§ **What is expected**: Return the first line, the line containing "import Module from", and every line between them, exactly as they stand.
— START OF Data excerpt —
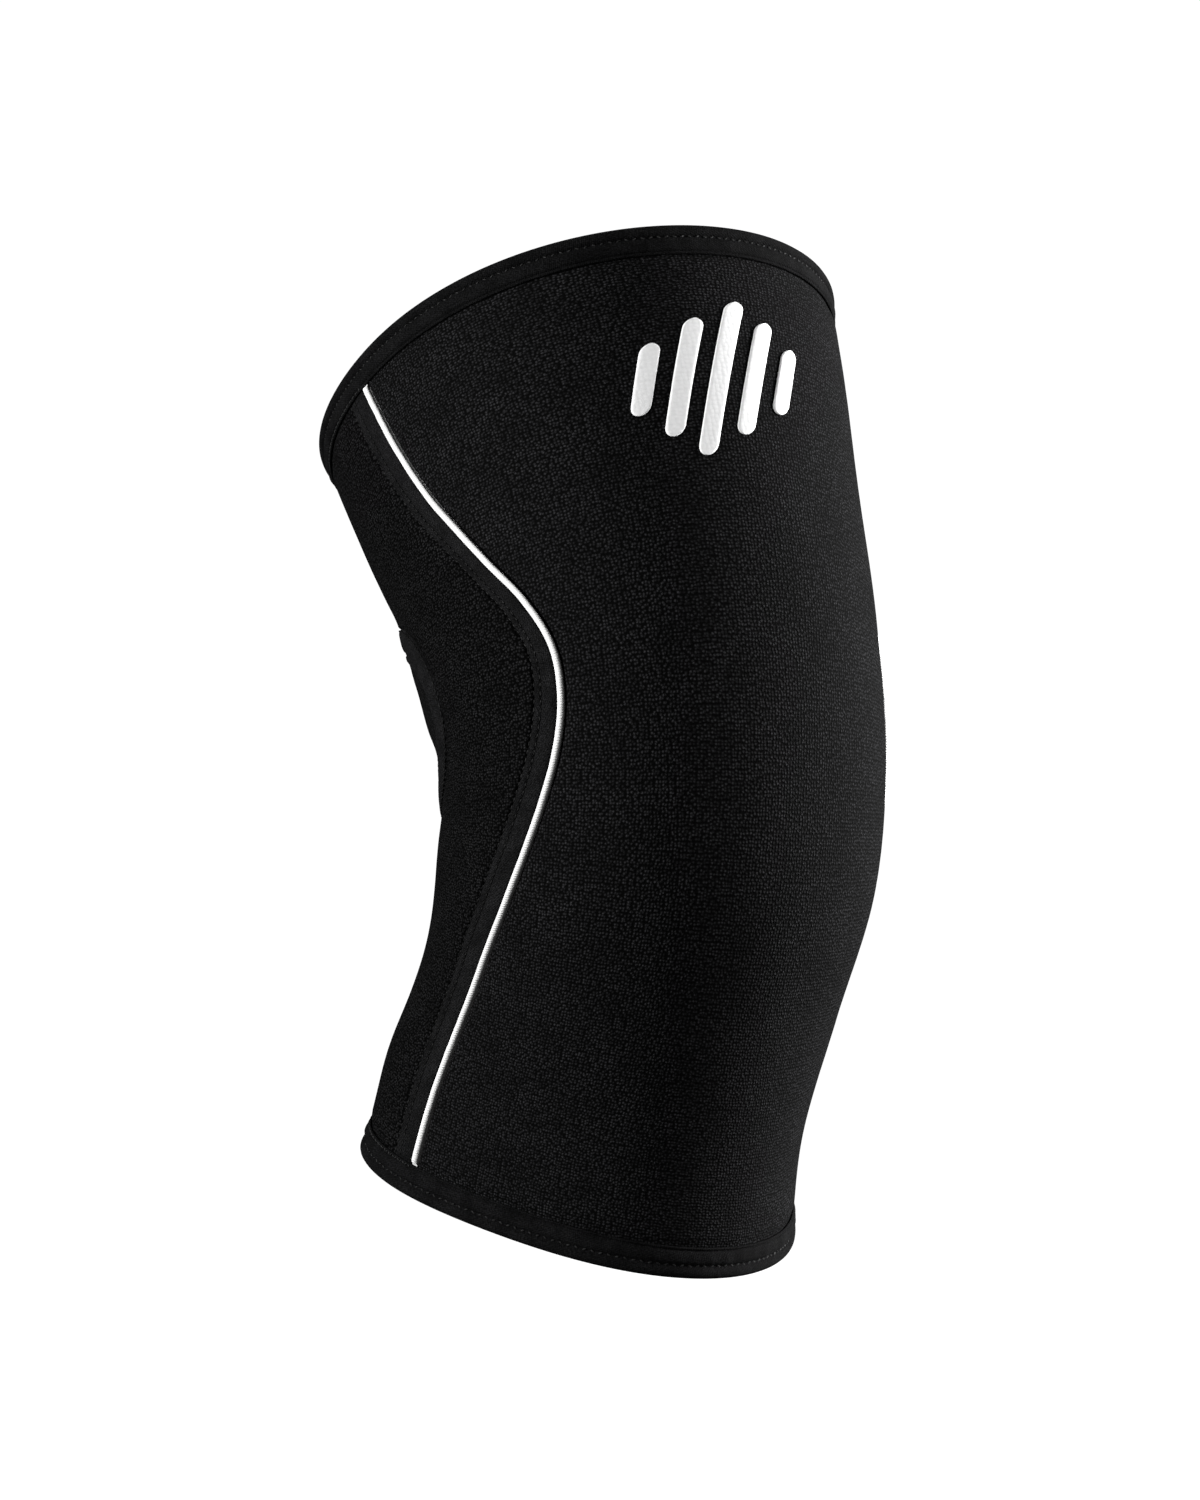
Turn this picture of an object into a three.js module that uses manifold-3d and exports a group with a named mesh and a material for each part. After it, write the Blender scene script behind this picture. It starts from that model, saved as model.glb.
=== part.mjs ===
// A pull-on knee sleeve in the bent shape that it has on a leg, hollow and open at both ends.
// Millimetres. +Z is up the leg, the front is -Y, and the plane X = 0 is its plane of symmetry.
// The origin is the middle of the leg at knee height.

import * as THREE from "three";
import Module from "manifold-3d";

const wasm = await Module();
wasm.setup();

// Driving dimensions
const sleeve_height = 237; // from the middle of the bottom rim to the middle of the top rim
const knee_radius = 63.8;
const knee_share = 0.487; // how far up the sleeve the kneecap is
const wall = 5;
const gap = 0.3; // the clearance between any two pieces
const joint_gap = 0.3; // where the two panels meet under a cord

const cord_width = 2;
const cord_proud = 0.9;
const cord_depth = 2.6;
const strip_width = 8;
const strip_proud = 0.4;
const strip_depth = 1.6;

const binding_width = 9;
const binding_inside_width = 8;
const binding_proud = 0.8;
const leaf = 1.2; // the thickness of a binding's two leaves and of its turned edge

const window_share = 0.585; // how far up the sleeve the window at the hollow of the knee is centred
const window_half_share = 0.2;
const window_half_angle = 78.5;
const insert_band_width = 9;
const insert_band_proud = 0.9;
const insert_band_depth = 4.6;
const insert_top = 0.3;
const insert_thickness = 2.5;

const bar_thickness = 0.5;
const bar_share = 0.83; // how far up the sleeve the print is centred
const print_angle = -6; // degrees round from the front midline to its middle
const bar_width = 6;
const bar_pitch = 11;
const bar_lean = 20; // degrees

// How finely the curves are drawn
const rows_between_bindings = 22;
const panel_columns = 22;
const binding_segments = 48;
const loop_segments = 40;
const disc_rings = 4;

// The sections of the leg, each a closed curve in its own tilted plane.
// share: how far up, 0 to 1. setback: how far back its middle is, as a share of the height.
// tilt: degrees by which its front edge is raised.
// radius, oval, peak: shares of the knee's radius. oval deepens it and peak sharpens the front.
const sections = table(
  ["share", "setback", "tilt", "radius", "oval", "peak"],
  [
    [0.0, 0.149, -20.4, 0.98, 0.006, 0.06],
    [0.125, 0.11, -19.2, 0.943, 0.011, 0.052],
    [0.25, 0.054, -15.8, 0.933, 0.02, 0.008],
    [0.375, 0.011, -8.7, 0.98, 0.028, -0.017],
    [0.5, 0.0, 1.5, 1.0, 0.034, -0.024],
    [0.625, 0.025, 11.7, 1.043, 0.037, -0.009],
    [0.75, 0.069, 19.3, 1.086, 0.054, -0.01],
    [0.875, 0.128, 22.6, 1.162, 0.078, -0.008],
    [1.0, 0.194, 21.8, 1.226, 0.126, -0.018],
  ],
);

// The course of a side seam. angle: degrees round from the front midline to the cord's middle.
// strip: the width of the stitched strip behind the cord, as a share of strip_width.
const seam = table(
  ["share", "angle", "strip"],
  [
    [0.0, 88.3, 1.02],
    [0.1, 87.4, 1.0],
    [0.2, 84.1, 1.12],
    [0.28, 78.9, 1.2],
    [0.35, 72.2, 1.19],
    [0.4, 67.2, 1.13],
    [0.45, 62.3, 1.06],
    [0.5, 57.9, 1.01],
    [0.55, 55.2, 0.93],
    [0.6, 55.6, 0.82],
    [0.65, 61.0, 0.72],
    [0.7, 69.1, 0.7],
    [0.75, 76.2, 0.84],
    [0.8, 82.1, 1.0],
    [0.87, 87.3, 1.13],
    [0.95, 91.7, 1.27],
    [1.0, 93.9, 1.35],
  ],
);

// The bars of the print from left to right. length is a share of the longest.
const longest_bar = 46;
const bars = table(
  ["name", "length"],
  [
    ["print_bar_1", 0.45],
    ["print_bar_2", 0.75],
    ["print_bar_3", 1.0],
    ["print_bar_4", 0.75],
    ["print_bar_5", 0.45],
  ],
);

function table(columns, rows) {
  return rows.map((row) => Object.fromEntries(columns.map((name, i) => [name, row[i]])));
}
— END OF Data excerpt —
§ **Answer for this exercise**:
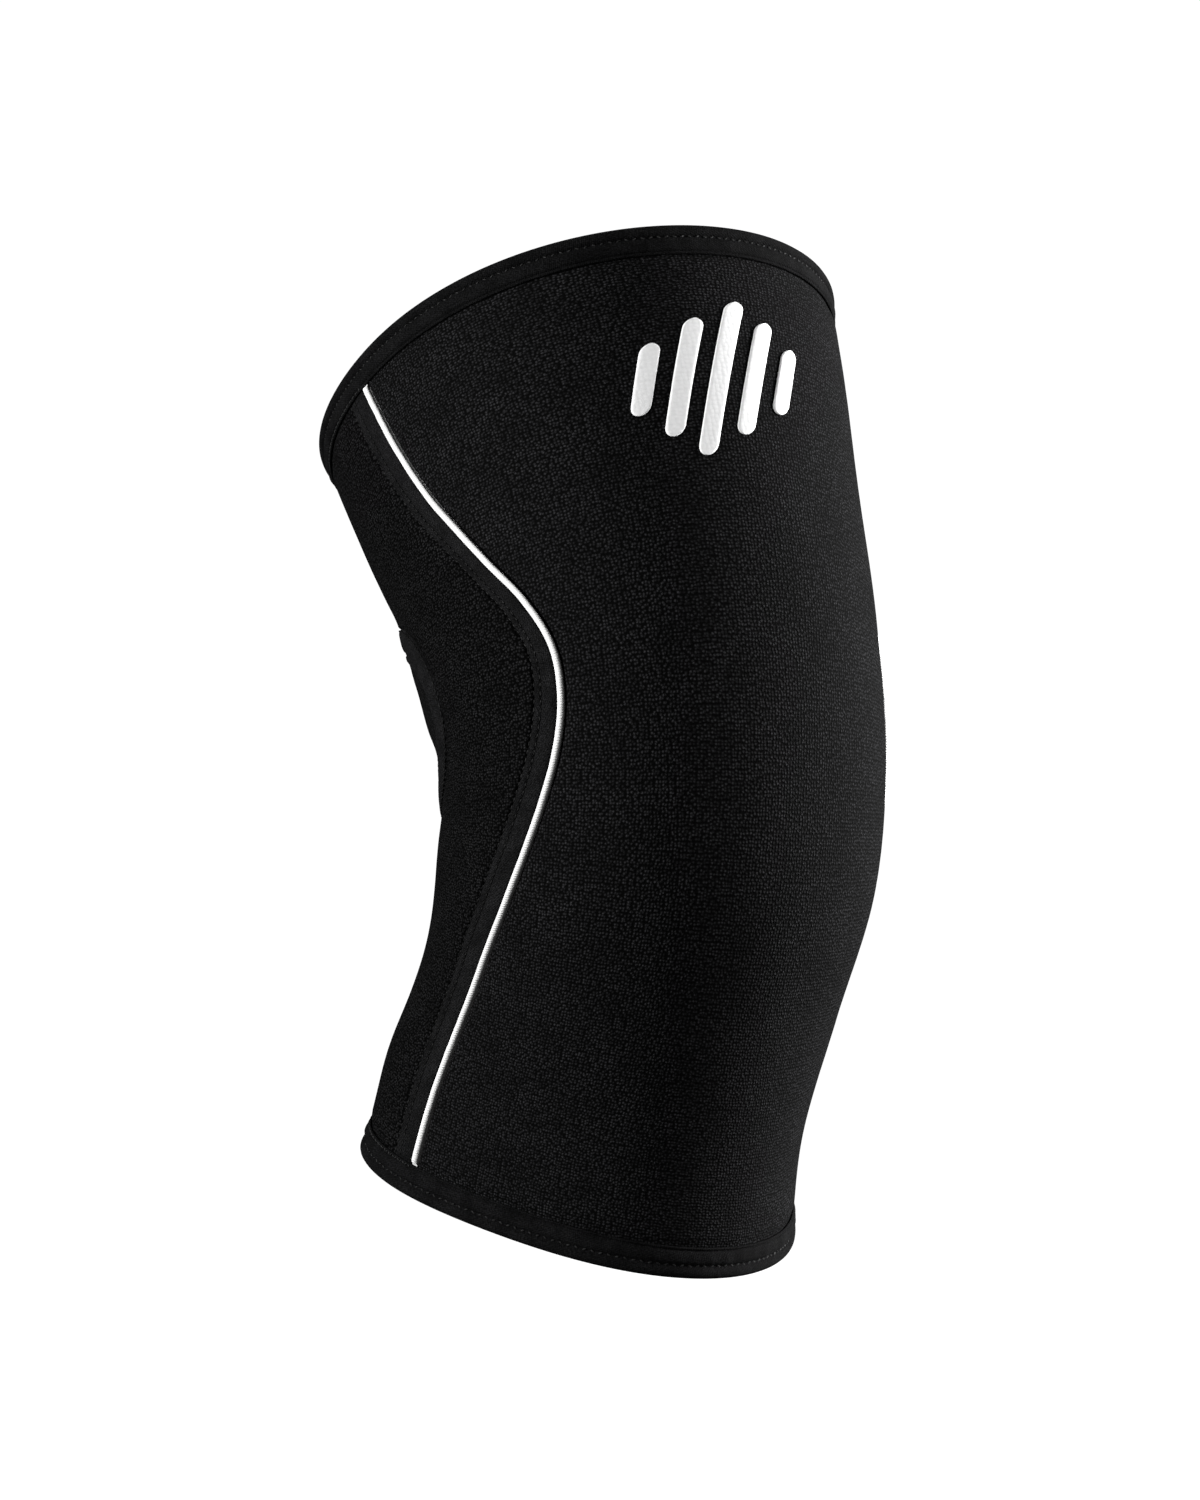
Turn this picture of an object into a three.js module that uses manifold-3d and exports a group with a named mesh and a material for each part. After it, write the Blender scene script behind this picture. It starts from that model, saved as model.glb.
=== part.mjs ===
// A pull-on knee sleeve in the bent shape that it has on a leg, hollow and open at both ends.
// Millimetres. +Z is up the leg, the front is -Y, and the plane X = 0 is its plane of symmetry.
// The origin is the middle of the leg at knee height.

import * as THREE from "three";
import Module from "manifold-3d";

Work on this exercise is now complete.